Where poverty is no achievement.
His God lives in his emptiness like an affliction.

This is nothing you have come to or crawled down to by effort or insight. You were taken there, and your “there” is precisely nothing. (That is, it is “everything,” but not what you expected everything to be!) This kind of God is almost a disappointment, at least to those who were in any way “using” God up to now. There is nothing to claim anymore. God is not a possession of any type, not for your own ego or morality or superiority or for control of the data. This is the nada of John of the Cross and the mystics, and this is Jesus on the cross. Yet it is a peaceful nothingness and a luminous darkness, while still an “affliction.”

What choice remains?
Well, to be ordinary is not a choice:
It is the usual freedom
Of men [and women] without [their] visions.
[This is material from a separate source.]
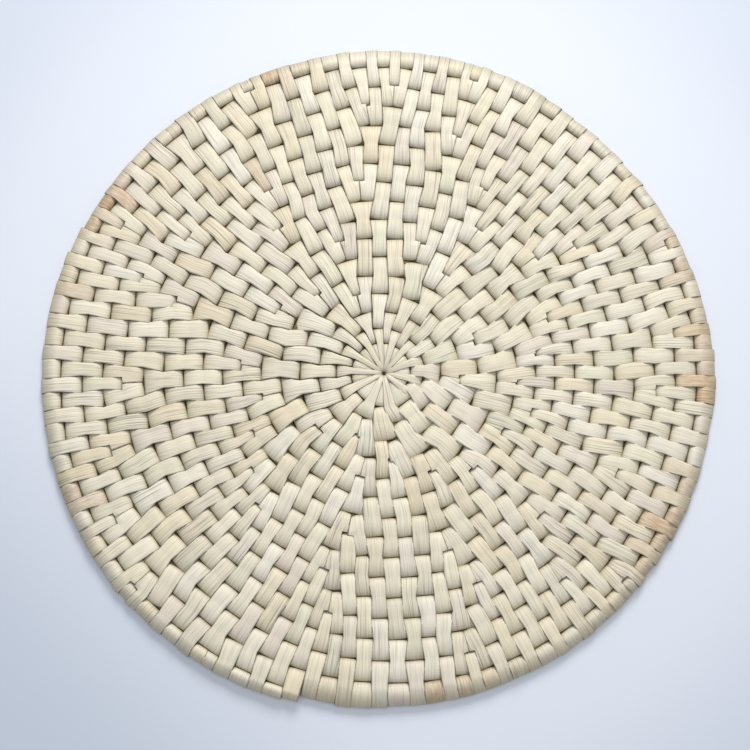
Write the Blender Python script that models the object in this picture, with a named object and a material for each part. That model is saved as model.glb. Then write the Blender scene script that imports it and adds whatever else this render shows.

In the second half of the spiritual life, you are not making choices as much as you are being guided, taught, and led—which leads to “choiceless choices.” These are the things you cannot not do because they are your destiny and your deepest desire. Your driving motives are no longer money, success, or the approval of others. You have found your sacred dance.

Now your only specialness is in being absolutely ordinary and even “choiceless,” beyond the strong opinions, needs, preferences, and demands of the first half of life. You do not need your “visions” anymore; you are happily participating in God’s vision for you. With that, the wonderful dreaming and the dreamer that we were in our early years have morphed into Someone Else’s dream for us. We move from the driver’s seat to being a happy passenger, one who is still allowed to make helpful suggestions to the Driver. We are henceforth “a serene disciple,” living in our own unique soul as never before, yet paradoxically living within the mind and heart of God, and taking our place in the great and general dance. [2]

Gateway to Silence:
“We are living in a world that is absolutely transparent and the divine is shining through it all the time.”  —Thomas Merton

References:
[1] Thomas Merton, Collected Poems (New Directions: 1977), 279f.
[2] Richard Rohr, Falling Upward: A Spirituality for the Two Halves of Life (Jossey-Bass: 2011), 164-167.